Another type of signal that's critically important for tissue homeostasis and determining whether or not cells live or die is a survival signal. So there are cell survival signals. And many of the growth factors, such as EGF which you've heard about-- in addition to inducing proliferation, these growth factors also tell the cell not to die, OK? So these could be growth factors.
And what these cell survival signals do is they repress apoptosis. And so you can think of it where you have a cell constantly needs to be communicated to. And it needs to be told don't die, don't die, don't die, don't die. And then if you remove that signal, it won't be getting that information anymore. And it can undergo apoptosis, OK?
So if we were to remove this signal, you remove the brakes on apoptosis. And the cell will undergo cell death, OK? So this ensures that you don't have a cell just kind of like going on and doing its own thing, because cells, in order to live, often need to have some sort of signal from another cell that tells them to live. And so there's some coordination between cells such that you don't have cells rampantly dividing out of control.
Now, the reason we're doing this right before we talk about cancer on Friday is because everything that I'm telling you is really essential to understand how a tumor is formed in an organ system, OK? And I want to end the lecture by just planting a seed of an idea in your heads before we move on to talk about cancer on Friday. And I want you to think about the organization of this system, where you have stem cells undergoing renewal.
And then the stem cells are just a small fraction of the cells in the system. And they're dividing slowly, OK? So let's think about the stem cells. The DNA on the stem cells, these are dividing slowly. And because they're dividing slowly, they're not going to-- their DNA is not going to accumulate as many mutations. So there is going to be fewer mutations.
But these are the cells, and this is the genomic DNA that is going to stay with the organ, OK? So the stem cells are like the crown jewels of the organ. This is the material the organ wants to protect, because it's what's going to be lasting in the organ the entire lifetime of the organism, OK?
So you get slow division here and self-renewal.
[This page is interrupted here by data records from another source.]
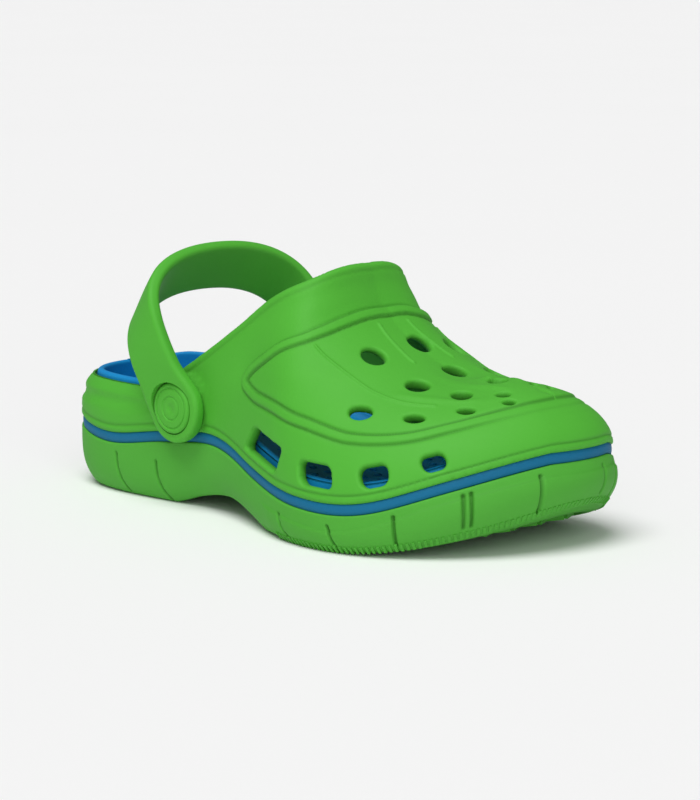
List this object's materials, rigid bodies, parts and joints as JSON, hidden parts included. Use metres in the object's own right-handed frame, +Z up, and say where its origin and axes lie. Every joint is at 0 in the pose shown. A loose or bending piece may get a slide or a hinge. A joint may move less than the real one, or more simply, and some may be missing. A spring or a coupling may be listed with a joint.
{
  "type": "garden clog",
  "caption": "Child's right-foot foam garden clog with a vented toe box, contrasting midsole stripe and footbed, and a heel strap that swings on two rivets.",
  "frame": {"origin": "on the ground under the middle of the plan", "axes": "+X to the toe, +Y to the inner side of the foot, +Z up"},
  "size_m": [0.193, 0.0869, 0.0792],
  "materials": {
    "upper_green": "satin moulded foam, fine skin grain",
    "outsole_green": "satin moulded foam, fine skin grain",
    "strap_green": "satin moulded foam",
    "rivet_green": "satin moulded plastic",
    "midsole_blue": "satin moulded foam",
    "footbed_blue": "matte moulded foam, stippled"
  },
  "bodies": {
    "clog": {"outsole": "outsole_green", "midsole": "midsole_blue", "footbed": "footbed_blue", "upper": "upper_green"},
    "strap": {"heel_strap": "strap_green"},
    "lateral_rivet": {"rivet_cap_lateral": "rivet_green", "rivet_socket_lateral": "rivet_green"},
    "medial_rivet": {"rivet_cap_medial": "rivet_green", "rivet_socket_medial": "rivet_green"}
  },
  "joints": [
    {"name": "strap_swing", "type": "hinge", "parent": "clog", "child": "strap", "pos_m": [-0.02895, 0, 0.0317], "axis": [0, 1, 0], "range_deg": [-40, 50]},
    {"name": "lateral_rivet_spin", "type": "hinge", "parent": "clog", "child": "lateral_rivet", "pos_m": [-0.02895, -0.03, 0.0317], "axis": [0, 1, 0], "continuous": true},
    {"name": "medial_rivet_spin", "type": "hinge", "parent": "clog", "child": "medial_rivet", "pos_m": [-0.02895, 0.03, 0.0317], "axis": [0, 1, 0], "continuous": true}
  ]
}
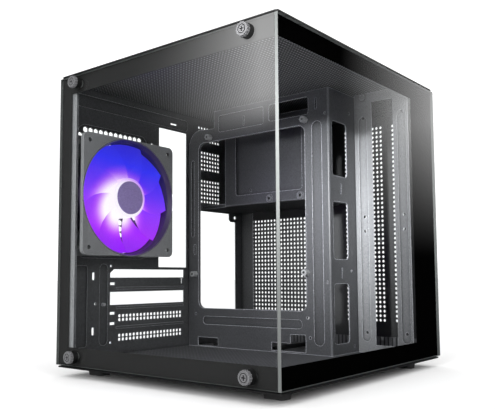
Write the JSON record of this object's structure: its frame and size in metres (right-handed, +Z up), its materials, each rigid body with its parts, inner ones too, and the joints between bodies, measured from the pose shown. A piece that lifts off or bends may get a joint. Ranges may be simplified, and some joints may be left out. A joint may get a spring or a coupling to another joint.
{
  "type": "mini tower pc case",
  "caption": "Two-chamber mini tower PC case with glass front and left side on a folded steel chassis, a lit rear fan, and a perforated right panel over the power supply bay.",
  "frame": {"origin": "under the middle of the case and its outer screws, on the plane that the feet stand on", "axes": "+Z up, front glass faces -Y, side glass faces -X, rear panel faces +Y, perforated panel faces +X"},
  "size_m": [0.2894, 0.2692, 0.2929],
  "materials": {
    "base_plate": "satin powder coat",
    "floor_pan": "satin powder coat",
    "roof_pan": "satin powder coat",
    "roof_plate": "satin powder coat",
    "rear_panel": "satin powder coat",
    "motherboard_tray": "satin powder coat",
    "side_rail_bracket": "satin powder coat",
    "drive_bracket": "satin powder coat",
    "right_panel": "satin powder coat",
    "slot_clamp": "satin powder coat",
    "feet": "matt",
    "foam": "closed-cell foam",
    "filter": "framed mesh",
    "side_glass": "clear tempered pane, black border printed on its back",
    "front_glass": "clear tempered pane, black border printed on its back",
    "bushings": "moulded",
    "thumb_screws": "turned, bright",
    "steel_screws": "zinc plated",
    "standoffs": "zinc plated",
    "io_housing": "moulded",
    "circuit_boards": "solder mask",
    "sockets": "nickel plated",
    "black_plastic": "moulded",
    "buttons": "polished",
    "fan_frame": "moulded, fine matt",
    "fan_rotor": "frosted, lit from the hub",
    "hub_cap": "bare sticker-smooth disc",
    "magnet": "bonded ferrite",
    "sleeve": "sintered"
  },
  "bodies": {
    "chassis": {"feet": "feet", "foot_screws": "steel_screws", "base_plate": "base_plate", "bottom_filter": "filter", "floor_pan": "floor_pan", "roof_pan": "roof_pan", "roof_plate": "roof_plate", "rear_panel": "rear_panel", "motherboard_tray": "motherboard_tray", "standoffs": "standoffs", "side_rail_bracket": "side_rail_bracket", "drive_bracket": "drive_bracket", "psu_pads": "foam", "side_glass": "side_glass", "front_glass": "front_glass", "front_glass_tapes": "foam", "glass_bushings": "bushings", "glass_thumb_screws": "thumb_screws", "glass_screw_nuts": "steel_screws", "right_panel": "right_panel", "right_panel_screws": "steel_screws", "slot_clamp": "slot_clamp", "slot_clamp_screw": "steel_screws", "io_housing": "io_housing", "io_board": "circuit_boards", "usb_a_sockets": "sockets", "usb_c_socket": "sockets", "audio_jack": "black_plastic", "button_switches": "black_plastic", "fan_frame": "fan_frame", "fan_sleeve": "sleeve", "fan_stator": "steel_screws", "fan_board": "circuit_boards", "fan_screws": "steel_screws"},
    "rotor": {"fan_rotor": "fan_rotor", "fan_hub_cap": "hub_cap", "fan_shaft": "steel_screws", "fan_magnet": "magnet"},
    "power_button": {"power_button": "buttons"},
    "reset_button": {"reset_button": "buttons"}
  },
  "joints": [
    {"name": "fan_spin", "type": "hinge", "parent": "chassis", "child": "rotor", "pos_m": [-0.0692, 0.115, 0.1756], "axis": [0, -1, 0], "continuous": true},
    {"name": "power_press", "type": "slide", "parent": "chassis", "child": "power_button", "axis": [0, 0, -1], "range_m": [0, 0.0008], "stiffness_N_per_m": 400},
    {"name": "reset_press", "type": "slide", "parent": "chassis", "child": "reset_button", "axis": [0, 0, -1], "range_m": [0, 0.0006], "stiffness_N_per_m": 300}
  ]
}
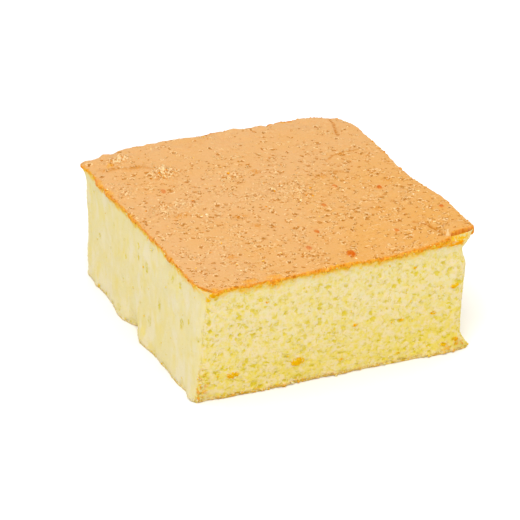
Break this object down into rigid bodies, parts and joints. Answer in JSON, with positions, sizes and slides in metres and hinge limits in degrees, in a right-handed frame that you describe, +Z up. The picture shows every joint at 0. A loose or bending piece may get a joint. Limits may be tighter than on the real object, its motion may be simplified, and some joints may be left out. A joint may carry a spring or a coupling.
{
  "type": "cheesecake",
  "caption": "Near-square block of sponge cheesecake with upright cut sides and a thin browned skin on top, one corner of the skin lifted.",
  "frame": {"origin": "middle of the base, at the centre of the part's footprint box", "axes": "+Z up through the cake, -Y out of the front cut with the open crumb, +Y along the longer side, +X to the right of the front cut"},
  "size_m": [0.1062, 0.1076, 0.0466],
  "materials": {
    "crumb": "open pale yellow sponge crumb on the cut sides, browned skin on the top",
    "browned_skin": "thin tan skin of the baked top, with small burst bubbles, pale flakes and an orange cut edge"
  },
  "bodies": {
    "root": {"cheesecake": "crumb"}
  },
  "joints": []
}
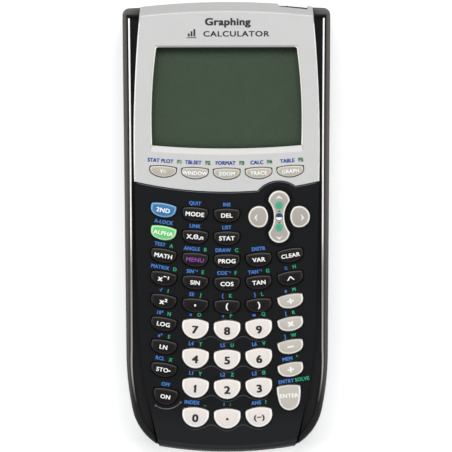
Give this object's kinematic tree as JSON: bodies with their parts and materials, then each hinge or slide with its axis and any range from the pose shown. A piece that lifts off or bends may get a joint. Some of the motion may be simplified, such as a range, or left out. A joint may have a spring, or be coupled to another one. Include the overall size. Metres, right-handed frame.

And this cell will stay with the organ. But then where most of the mitosis and cell division happens and replication happens, it leads to an expansion of cells that all differentiate. And because the cells all differentiate, they will all eventually die and get removed from the organ, OK? And this is termed transient amplification.
So when there's transient amplification of one of the daughters of this stem cell, this is where there's rapid division. And where there is rapid replication and division, this is where you can get the most mutations. But from the standpoint of cancer, that doesn't really matter, right? Because in order to have a tumor, the cells have to stay in the body. And so all of these cells are going to undergo programmed cell death, and then be shed into the lumen of the intestine and removed from the organism entirely, OK?
And so this is actually one important way that our organs and our bodies prevent tumors from happening, because the cell type that is going to remain in our body is the one that's protected from accumulating mutations, OK? And we'll come back to this on Friday. And so I will see you on Friday. And we'll talk about cancer on Friday.